[CAD and scene scripts]

______________________________

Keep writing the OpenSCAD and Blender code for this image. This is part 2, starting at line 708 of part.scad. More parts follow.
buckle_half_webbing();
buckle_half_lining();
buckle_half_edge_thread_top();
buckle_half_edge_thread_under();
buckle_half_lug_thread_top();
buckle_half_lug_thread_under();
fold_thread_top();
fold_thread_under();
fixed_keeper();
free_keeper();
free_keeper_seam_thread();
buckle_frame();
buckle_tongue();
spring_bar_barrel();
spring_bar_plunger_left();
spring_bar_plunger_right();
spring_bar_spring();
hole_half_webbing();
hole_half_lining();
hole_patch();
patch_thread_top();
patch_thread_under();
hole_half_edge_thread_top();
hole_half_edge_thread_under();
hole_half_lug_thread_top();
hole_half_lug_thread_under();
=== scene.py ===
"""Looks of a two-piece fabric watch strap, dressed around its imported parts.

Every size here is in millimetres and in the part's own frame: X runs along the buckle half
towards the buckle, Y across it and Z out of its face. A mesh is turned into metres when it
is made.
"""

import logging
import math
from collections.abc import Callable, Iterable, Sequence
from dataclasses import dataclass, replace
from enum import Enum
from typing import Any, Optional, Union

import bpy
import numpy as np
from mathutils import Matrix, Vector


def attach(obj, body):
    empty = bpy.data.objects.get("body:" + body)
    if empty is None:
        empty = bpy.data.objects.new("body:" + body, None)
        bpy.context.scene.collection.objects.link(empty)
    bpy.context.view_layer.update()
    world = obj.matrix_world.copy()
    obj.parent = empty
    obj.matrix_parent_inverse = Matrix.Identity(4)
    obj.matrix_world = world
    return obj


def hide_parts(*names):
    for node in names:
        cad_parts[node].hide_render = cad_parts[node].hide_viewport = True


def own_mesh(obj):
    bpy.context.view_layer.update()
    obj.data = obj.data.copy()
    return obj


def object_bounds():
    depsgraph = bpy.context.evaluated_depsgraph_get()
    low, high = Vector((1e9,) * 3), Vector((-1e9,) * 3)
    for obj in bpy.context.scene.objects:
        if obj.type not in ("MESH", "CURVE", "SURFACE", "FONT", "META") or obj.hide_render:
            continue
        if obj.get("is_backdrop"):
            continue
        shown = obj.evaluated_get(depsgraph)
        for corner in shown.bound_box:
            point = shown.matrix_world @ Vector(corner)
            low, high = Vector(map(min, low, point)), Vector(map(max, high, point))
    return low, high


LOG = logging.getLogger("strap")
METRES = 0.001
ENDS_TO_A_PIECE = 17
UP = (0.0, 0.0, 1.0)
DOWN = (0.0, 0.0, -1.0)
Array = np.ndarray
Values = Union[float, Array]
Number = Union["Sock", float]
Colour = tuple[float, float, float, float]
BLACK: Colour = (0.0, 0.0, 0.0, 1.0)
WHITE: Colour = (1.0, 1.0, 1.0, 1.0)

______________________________

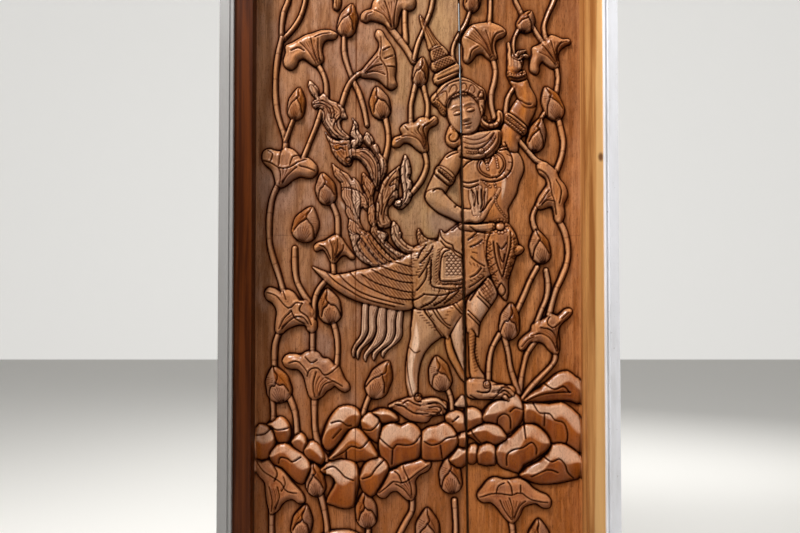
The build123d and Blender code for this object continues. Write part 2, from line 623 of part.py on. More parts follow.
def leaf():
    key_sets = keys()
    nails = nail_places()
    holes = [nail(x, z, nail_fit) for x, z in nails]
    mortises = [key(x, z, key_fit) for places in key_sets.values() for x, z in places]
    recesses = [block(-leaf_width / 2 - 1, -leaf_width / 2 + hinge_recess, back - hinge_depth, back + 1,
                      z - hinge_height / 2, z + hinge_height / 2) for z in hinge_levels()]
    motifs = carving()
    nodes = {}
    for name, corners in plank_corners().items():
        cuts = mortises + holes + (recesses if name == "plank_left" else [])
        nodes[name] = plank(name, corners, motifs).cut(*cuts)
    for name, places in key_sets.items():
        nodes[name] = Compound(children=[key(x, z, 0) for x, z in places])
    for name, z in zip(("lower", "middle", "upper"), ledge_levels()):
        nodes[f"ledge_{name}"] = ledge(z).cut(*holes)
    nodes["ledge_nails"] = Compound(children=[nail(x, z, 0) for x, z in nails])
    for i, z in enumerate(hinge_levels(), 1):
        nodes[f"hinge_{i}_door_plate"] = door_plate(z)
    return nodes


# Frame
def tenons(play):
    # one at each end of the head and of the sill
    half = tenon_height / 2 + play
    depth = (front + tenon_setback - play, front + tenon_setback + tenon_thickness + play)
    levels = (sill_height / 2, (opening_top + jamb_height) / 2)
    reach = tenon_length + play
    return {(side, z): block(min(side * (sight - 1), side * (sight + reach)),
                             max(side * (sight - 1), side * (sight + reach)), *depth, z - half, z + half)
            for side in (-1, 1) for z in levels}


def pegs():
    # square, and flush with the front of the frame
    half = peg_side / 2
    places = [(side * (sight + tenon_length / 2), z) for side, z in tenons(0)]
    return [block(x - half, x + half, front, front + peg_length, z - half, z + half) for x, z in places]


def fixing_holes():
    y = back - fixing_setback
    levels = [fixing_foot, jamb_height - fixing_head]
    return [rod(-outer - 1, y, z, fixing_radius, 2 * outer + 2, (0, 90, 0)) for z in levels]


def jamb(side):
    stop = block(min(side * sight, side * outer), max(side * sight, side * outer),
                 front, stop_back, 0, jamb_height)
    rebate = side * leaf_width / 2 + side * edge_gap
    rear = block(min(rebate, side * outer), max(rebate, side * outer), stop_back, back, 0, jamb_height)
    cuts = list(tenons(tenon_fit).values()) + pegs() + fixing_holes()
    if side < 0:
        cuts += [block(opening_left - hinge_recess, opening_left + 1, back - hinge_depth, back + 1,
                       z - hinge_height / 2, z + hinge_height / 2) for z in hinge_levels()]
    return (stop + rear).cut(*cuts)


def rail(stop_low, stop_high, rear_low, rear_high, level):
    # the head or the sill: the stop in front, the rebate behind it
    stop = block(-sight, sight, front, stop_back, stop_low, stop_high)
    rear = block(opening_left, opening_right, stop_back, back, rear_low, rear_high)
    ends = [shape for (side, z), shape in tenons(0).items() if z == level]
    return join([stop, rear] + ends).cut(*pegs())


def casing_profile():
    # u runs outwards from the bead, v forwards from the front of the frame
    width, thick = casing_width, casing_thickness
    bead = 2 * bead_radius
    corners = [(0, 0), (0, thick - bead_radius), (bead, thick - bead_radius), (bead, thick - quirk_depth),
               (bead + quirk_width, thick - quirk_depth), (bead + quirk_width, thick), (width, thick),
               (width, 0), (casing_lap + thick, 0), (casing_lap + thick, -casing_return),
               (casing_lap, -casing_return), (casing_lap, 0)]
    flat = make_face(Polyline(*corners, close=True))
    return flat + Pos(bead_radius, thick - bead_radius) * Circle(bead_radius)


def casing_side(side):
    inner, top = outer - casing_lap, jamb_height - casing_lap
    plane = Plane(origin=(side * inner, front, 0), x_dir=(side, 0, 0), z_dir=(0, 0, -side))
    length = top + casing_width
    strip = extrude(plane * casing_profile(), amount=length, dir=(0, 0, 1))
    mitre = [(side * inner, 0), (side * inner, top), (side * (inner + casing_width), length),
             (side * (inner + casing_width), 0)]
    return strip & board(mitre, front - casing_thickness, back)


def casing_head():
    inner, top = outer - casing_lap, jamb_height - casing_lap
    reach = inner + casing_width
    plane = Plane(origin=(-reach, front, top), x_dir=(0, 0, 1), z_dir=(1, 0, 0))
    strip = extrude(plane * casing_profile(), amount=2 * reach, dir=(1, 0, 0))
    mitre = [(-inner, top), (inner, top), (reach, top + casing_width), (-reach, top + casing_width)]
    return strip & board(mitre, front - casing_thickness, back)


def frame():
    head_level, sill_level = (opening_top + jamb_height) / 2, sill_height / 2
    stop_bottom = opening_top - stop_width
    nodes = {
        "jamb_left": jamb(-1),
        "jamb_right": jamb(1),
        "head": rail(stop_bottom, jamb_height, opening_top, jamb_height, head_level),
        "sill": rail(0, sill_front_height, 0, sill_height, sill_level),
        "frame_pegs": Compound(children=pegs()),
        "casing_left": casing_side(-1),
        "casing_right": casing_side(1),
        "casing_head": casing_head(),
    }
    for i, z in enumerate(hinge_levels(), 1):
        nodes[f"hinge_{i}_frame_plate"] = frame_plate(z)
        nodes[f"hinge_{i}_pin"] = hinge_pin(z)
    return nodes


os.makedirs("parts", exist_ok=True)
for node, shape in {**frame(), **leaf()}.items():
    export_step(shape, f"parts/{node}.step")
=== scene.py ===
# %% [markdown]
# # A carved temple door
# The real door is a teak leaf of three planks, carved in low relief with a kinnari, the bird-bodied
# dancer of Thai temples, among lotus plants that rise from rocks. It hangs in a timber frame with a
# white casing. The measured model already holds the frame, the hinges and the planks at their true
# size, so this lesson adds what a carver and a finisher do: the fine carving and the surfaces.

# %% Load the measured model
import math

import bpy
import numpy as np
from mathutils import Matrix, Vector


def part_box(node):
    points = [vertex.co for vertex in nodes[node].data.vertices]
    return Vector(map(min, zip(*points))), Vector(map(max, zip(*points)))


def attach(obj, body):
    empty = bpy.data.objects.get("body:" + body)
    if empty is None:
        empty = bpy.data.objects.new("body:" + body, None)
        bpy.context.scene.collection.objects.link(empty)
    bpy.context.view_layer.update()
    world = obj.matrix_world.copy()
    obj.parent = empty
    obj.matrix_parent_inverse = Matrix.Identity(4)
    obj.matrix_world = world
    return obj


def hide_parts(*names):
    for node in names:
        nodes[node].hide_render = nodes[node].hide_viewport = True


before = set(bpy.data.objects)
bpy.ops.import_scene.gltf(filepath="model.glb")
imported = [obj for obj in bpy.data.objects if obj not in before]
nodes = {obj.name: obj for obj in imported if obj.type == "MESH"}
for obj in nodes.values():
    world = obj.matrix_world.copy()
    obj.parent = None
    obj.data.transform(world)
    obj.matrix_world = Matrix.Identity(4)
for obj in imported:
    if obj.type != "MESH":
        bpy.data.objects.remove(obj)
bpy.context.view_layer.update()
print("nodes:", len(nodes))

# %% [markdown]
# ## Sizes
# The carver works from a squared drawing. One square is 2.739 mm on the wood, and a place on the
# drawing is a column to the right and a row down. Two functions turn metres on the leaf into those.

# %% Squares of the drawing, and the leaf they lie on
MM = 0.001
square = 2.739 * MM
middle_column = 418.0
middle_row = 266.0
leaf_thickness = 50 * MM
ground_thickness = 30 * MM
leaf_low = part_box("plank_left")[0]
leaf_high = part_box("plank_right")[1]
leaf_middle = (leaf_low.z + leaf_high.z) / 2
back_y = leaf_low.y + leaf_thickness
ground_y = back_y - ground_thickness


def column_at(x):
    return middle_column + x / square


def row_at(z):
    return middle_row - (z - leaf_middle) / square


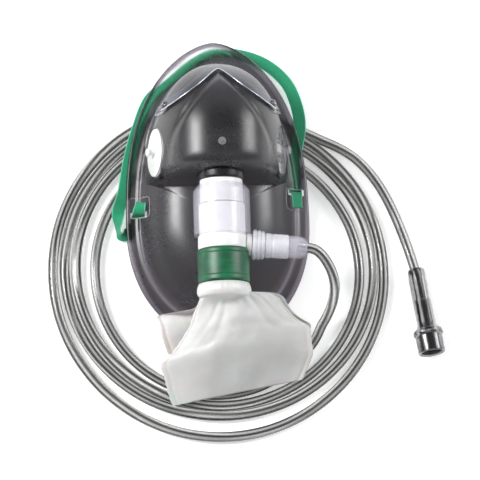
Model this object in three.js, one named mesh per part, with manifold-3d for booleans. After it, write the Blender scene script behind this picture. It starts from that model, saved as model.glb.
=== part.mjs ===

______________________________

*Stated exercise*. Take the line that contains "patch_thread_under();", the line that contains "Vector(map(max, high, point))", and all lines between, and give them again exactly; include no other line.

*Response to the exercise*.
patch_thread_under();
hole_half_edge_thread_top();
hole_half_edge_thread_under();
hole_half_lug_thread_top();
hole_half_lug_thread_under();
=== scene.py ===
"""Looks of a two-piece fabric watch strap, dressed around its imported parts.

Every size here is in millimetres and in the part's own frame: X runs along the buckle half
towards the buckle, Y across it and Z out of its face. A mesh is turned into metres when it
is made.
"""

import logging
import math
from collections.abc import Callable, Iterable, Sequence
from dataclasses import dataclass, replace
from enum import Enum
from typing import Any, Optional, Union

import bpy
import numpy as np
from mathutils import Matrix, Vector


def attach(obj, body):
    empty = bpy.data.objects.get("body:" + body)
    if empty is None:
        empty = bpy.data.objects.new("body:" + body, None)
        bpy.context.scene.collection.objects.link(empty)
    bpy.context.view_layer.update()
    world = obj.matrix_world.copy()
    obj.parent = empty
    obj.matrix_parent_inverse = Matrix.Identity(4)
    obj.matrix_world = world
    return obj


def hide_parts(*names):
    for node in names:
        cad_parts[node].hide_render = cad_parts[node].hide_viewport = True


def own_mesh(obj):
    bpy.context.view_layer.update()
    obj.data = obj.data.copy()
    return obj


def object_bounds():
    depsgraph = bpy.context.evaluated_depsgraph_get()
    low, high = Vector((1e9,) * 3), Vector((-1e9,) * 3)
    for obj in bpy.context.scene.objects:
        if obj.type not in ("MESH", "CURVE", "SURFACE", "FONT", "META") or obj.hide_render:
            continue
        if obj.get("is_backdrop"):
            continue
        shown = obj.evaluated_get(depsgraph)
        for corner in shown.bound_box:
            point = shown.matrix_world @ Vector(corner)
            low, high = Vector(map(min, low, point)), Vector(map(max, high, point))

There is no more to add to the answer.